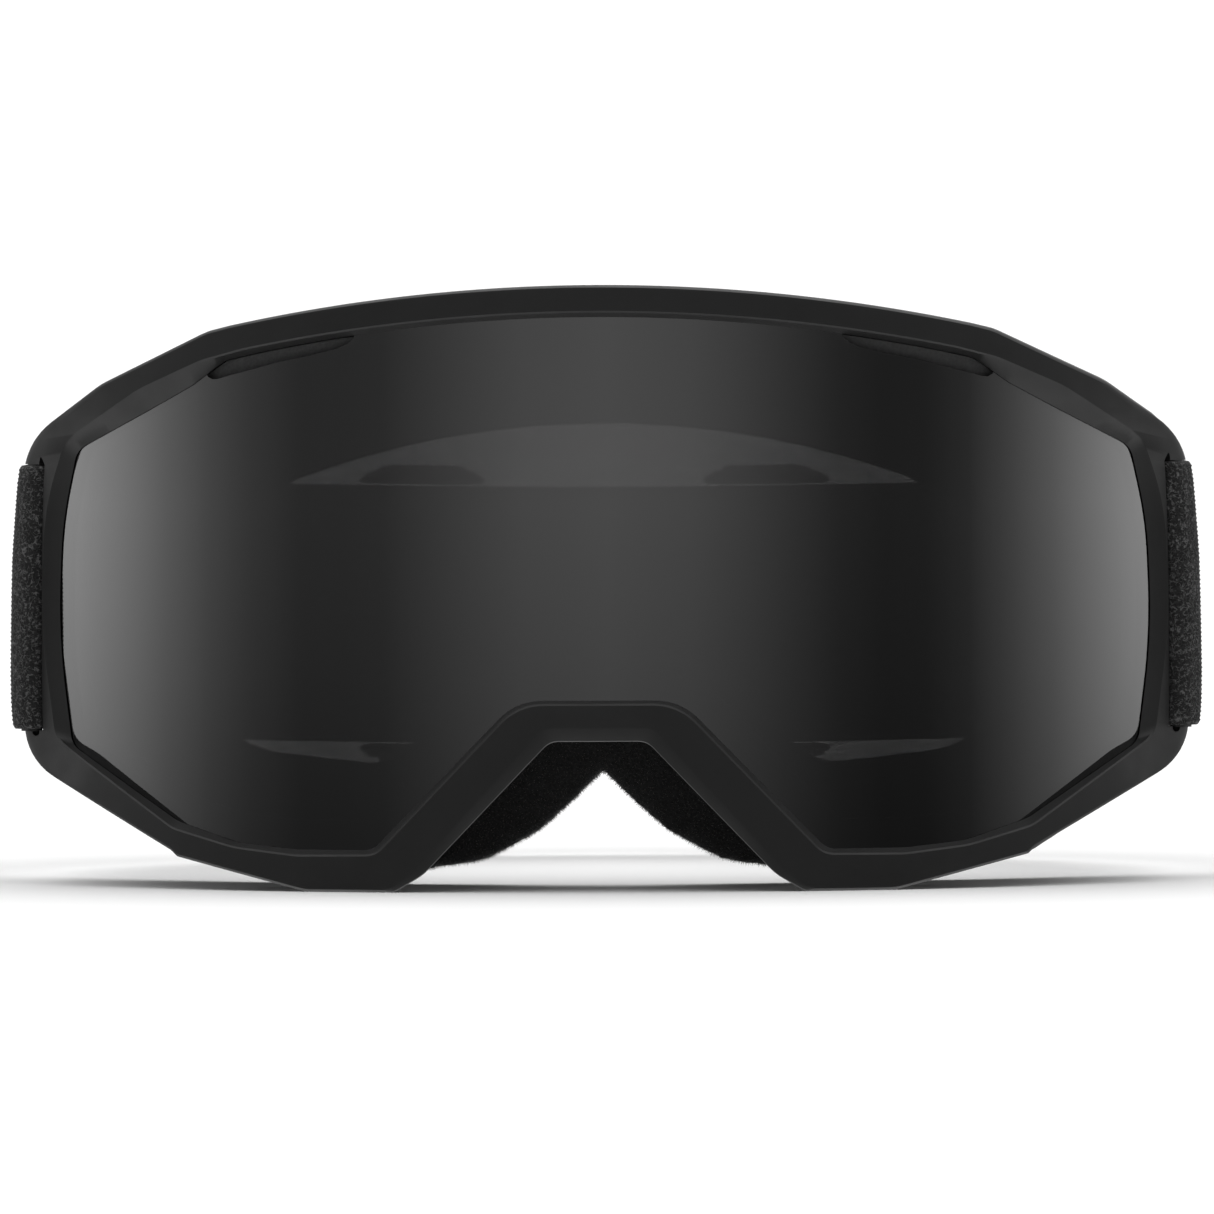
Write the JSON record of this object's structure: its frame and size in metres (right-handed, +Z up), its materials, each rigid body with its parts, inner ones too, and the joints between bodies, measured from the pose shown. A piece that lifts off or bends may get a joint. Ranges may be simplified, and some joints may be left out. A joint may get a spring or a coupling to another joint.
{
  "type": "ski goggles",
  "caption": "Ski goggles with a cylindrical double lens in a moulded frame, vented and foam lined, on a wide elastic strap with two sliders at the back.",
  "frame": {"origin": "bottom centre of the object's box, on the surface it stands on", "axes": "+Z up, -Y the way the lens faces, +Y to the back of the head, -X left as seen from in front"},
  "size_m": [0.18, 0.18, 0.0915],
  "materials": {
    "frame_tpu": "matte",
    "lens_outer": "polished",
    "lens_inner": "polished",
    "gasket": "matte",
    "vent_foam": "matte",
    "face_foam": "matte",
    "fleece": "matte",
    "elastic": "matte",
    "slider_plastic": "satin",
    "thread": "satin"
  },
  "bodies": {
    "frame": {"frame": "frame_tpu", "outer_lens": "lens_outer", "inner_lens": "lens_inner", "lens_gasket": "gasket", "vent_foam_top": "vent_foam", "vent_foam_upper_left": "vent_foam", "vent_foam_upper_right": "vent_foam", "vent_foam_lower_left": "vent_foam", "vent_foam_lower_right": "vent_foam", "vent_foam_bottom_left": "vent_foam", "vent_foam_bottom_right": "vent_foam", "face_foam_base": "face_foam", "face_foam_lining": "fleece", "strap_wrap_left": "elastic", "strap_wrap_right": "elastic"},
    "strap": {"strap_band": "elastic", "strap_return_left": "elastic", "strap_return_right": "elastic"},
    "slider_left": {"slider_left": "slider_plastic", "slider_tab_left": "elastic", "tab_stitching_left": "thread"},
    "slider_right": {"slider_right": "slider_plastic", "slider_tab_right": "elastic", "tab_stitching_right": "thread"}
  },
  "joints": [
    {"name": "strap_swing", "type": "hinge", "parent": "frame", "child": "strap", "pos_m": [0, -0.01596, 0.0437], "axis": [1, 0, 0], "range_deg": [-29.5, 30.5], "stiffness_Nm_per_rad": 0.5, "springref_deg": 0.97},
    {"name": "slider_left_slide", "type": "hinge", "parent": "strap", "child": "slider_left", "pos_m": [0, 0.00001, 0.04269], "axis": [0, 0.0628, 0.998], "range_deg": [-13.5, 22.5]},
    {"name": "slider_right_slide", "type": "hinge", "parent": "strap", "child": "slider_right", "pos_m": [0, 0.00001, 0.04269], "axis": [0, -0.0628, -0.998], "range_deg": [-6.5, 29.5]}
  ]
}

· · · ·

# What the exercise asks
Count how many lines of the data include the word "materials". Your reply should be that number alone.

# Finished exercise
2